### Supplied data
__________________________________________________
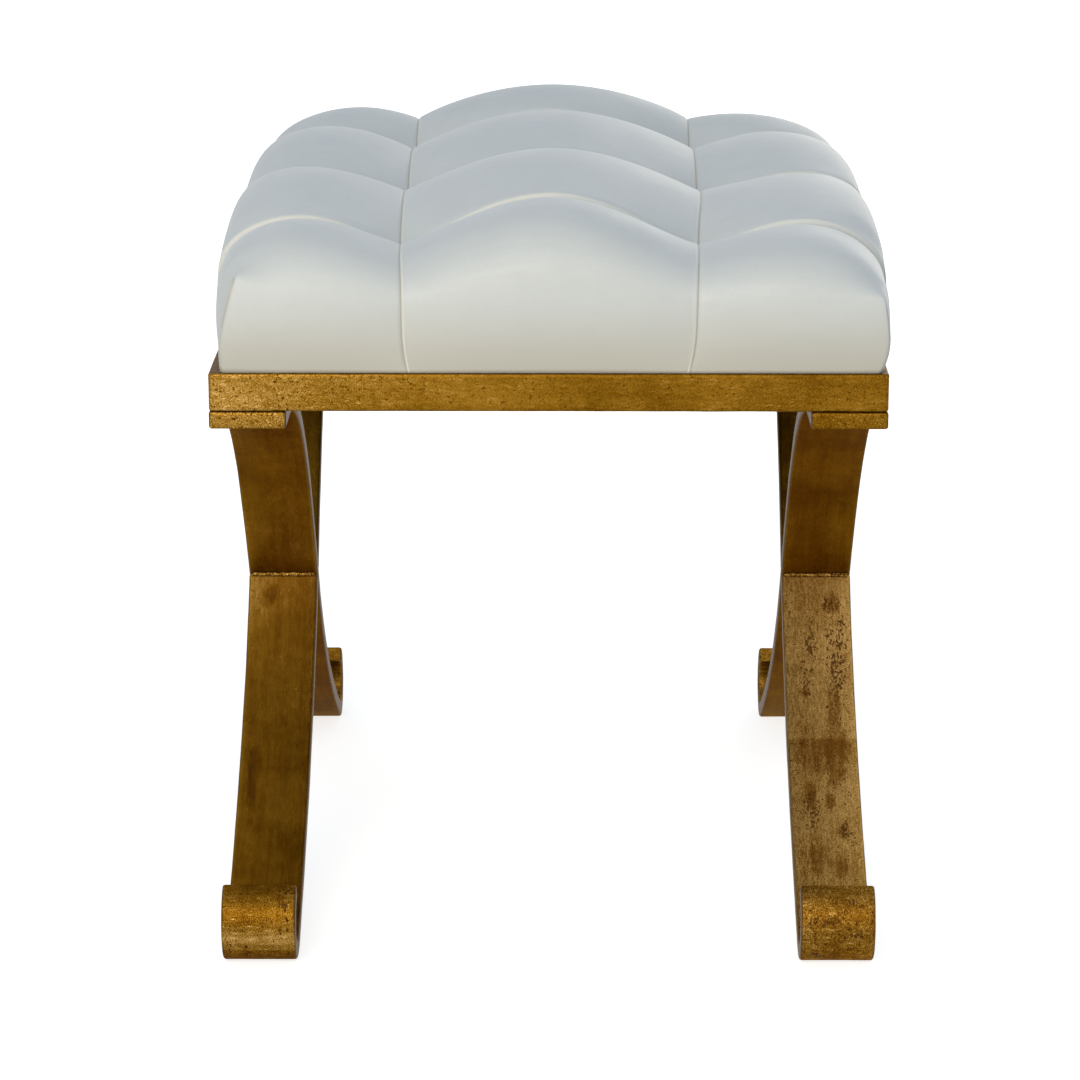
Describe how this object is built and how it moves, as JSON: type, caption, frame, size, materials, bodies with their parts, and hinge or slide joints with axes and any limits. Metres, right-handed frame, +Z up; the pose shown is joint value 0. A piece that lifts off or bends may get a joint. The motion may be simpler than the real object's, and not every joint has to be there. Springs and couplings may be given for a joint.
{
  "type": "x frame stool",
  "caption": "Bench stool with a tufted seat cushion on a rectangular bar frame, carried at each long side by an X frame of flat bar with scroll feet.",
  "frame": {"origin": "on the floor, under the middle of the stool", "axes": "+X across the stool's short width, towards its right as seen from the front end; +Y along its length, from the front end to the back; +Z up"},
  "size_m": [0.457, 0.61, 0.5426],
  "materials": {
    "gilt_iron": "satin",
    "black_iron": "matte",
    "zinc": "satin",
    "plywood": "matte",
    "foam": "matte",
    "dust_cloth": "matte",
    "ivory_satin": "satin"
  },
  "bodies": {
    "root": {"front_rail": "gilt_iron", "back_rail": "gilt_iron", "left_rail": "gilt_iron", "right_rail": "gilt_iron", "left_long_bar": "gilt_iron", "left_back_arm": "gilt_iron", "left_front_leg": "gilt_iron", "left_cross_weld_front": "gilt_iron", "left_cross_weld_back": "gilt_iron", "left_cross_weld_top": "gilt_iron", "left_cross_weld_bottom": "gilt_iron", "left_front_tab_weld": "gilt_iron", "left_front_corner_plate": "black_iron", "left_front_seat_screw": "zinc", "left_back_tab_weld": "gilt_iron", "left_back_corner_plate": "black_iron", "left_back_seat_screw": "zinc", "right_long_bar": "gilt_iron", "right_back_arm": "gilt_iron", "right_front_leg": "gilt_iron", "right_cross_weld_front": "gilt_iron", "right_cross_weld_back": "gilt_iron", "right_cross_weld_top": "gilt_iron", "right_cross_weld_bottom": "gilt_iron", "right_front_tab_weld": "gilt_iron", "right_front_corner_plate": "black_iron", "right_front_seat_screw": "zinc", "right_back_tab_weld": "gilt_iron", "right_back_corner_plate": "black_iron", "right_back_seat_screw": "zinc", "seat_board": "plywood", "foam_core": "foam", "dust_cover": "dust_cloth", "tufted_cushion": "ivory_satin"}
  },
  "joints": []
}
__________________________________________________
### Task
Set down the material above again, word for word.

### Result of the exercise
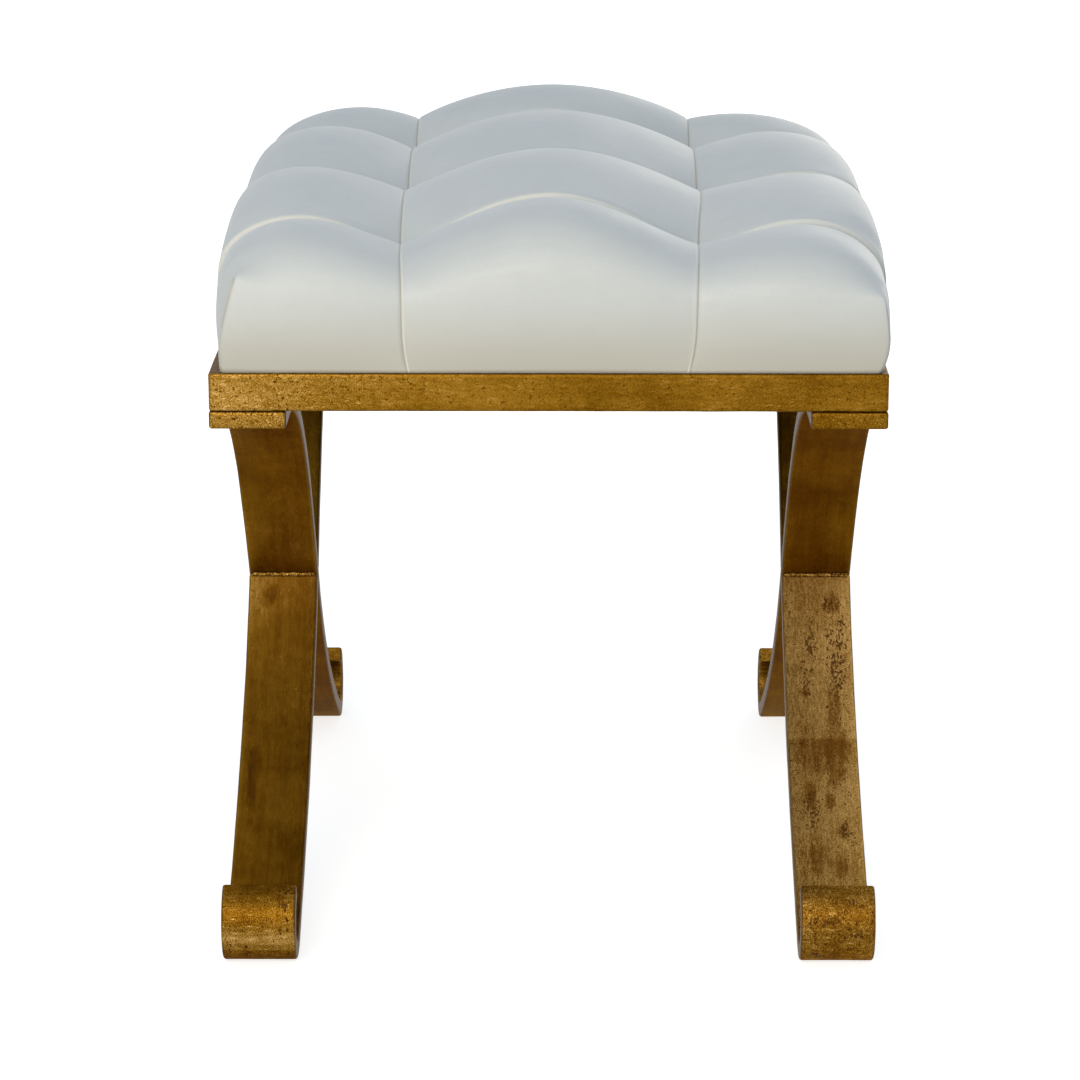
Describe how this object is built and how it moves, as JSON: type, caption, frame, size, materials, bodies with their parts, and hinge or slide joints with axes and any limits. Metres, right-handed frame, +Z up; the pose shown is joint value 0. A piece that lifts off or bends may get a joint. The motion may be simpler than the real object's, and not every joint has to be there. Springs and couplings may be given for a joint.
{
  "type": "x frame stool",
  "caption": "Bench stool with a tufted seat cushion on a rectangular bar frame, carried at each long side by an X frame of flat bar with scroll feet.",
  "frame": {"origin": "on the floor, under the middle of the stool", "axes": "+X across the stool's short width, towards its right as seen from the front end; +Y along its length, from the front end to the back; +Z up"},
  "size_m": [0.457, 0.61, 0.5426],
  "materials": {
    "gilt_iron": "satin",
    "black_iron": "matte",
    "zinc": "satin",
    "plywood": "matte",
    "foam": "matte",
    "dust_cloth": "matte",
    "ivory_satin": "satin"
  },
  "bodies": {
    "root": {"front_rail": "gilt_iron", "back_rail": "gilt_iron", "left_rail": "gilt_iron", "right_rail": "gilt_iron", "left_long_bar": "gilt_iron", "left_back_arm": "gilt_iron", "left_front_leg": "gilt_iron", "left_cross_weld_front": "gilt_iron", "left_cross_weld_back": "gilt_iron", "left_cross_weld_top": "gilt_iron", "left_cross_weld_bottom": "gilt_iron", "left_front_tab_weld": "gilt_iron", "left_front_corner_plate": "black_iron", "left_front_seat_screw": "zinc", "left_back_tab_weld": "gilt_iron", "left_back_corner_plate": "black_iron", "left_back_seat_screw": "zinc", "right_long_bar": "gilt_iron", "right_back_arm": "gilt_iron", "right_front_leg": "gilt_iron", "right_cross_weld_front": "gilt_iron", "right_cross_weld_back": "gilt_iron", "right_cross_weld_top": "gilt_iron", "right_cross_weld_bottom": "gilt_iron", "right_front_tab_weld": "gilt_iron", "right_front_corner_plate": "black_iron", "right_front_seat_screw": "zinc", "right_back_tab_weld": "gilt_iron", "right_back_corner_plate": "black_iron", "right_back_seat_screw": "zinc", "seat_board": "plywood", "foam_core": "foam", "dust_cover": "dust_cloth", "tufted_cushion": "ivory_satin"}
  },
  "joints": []
}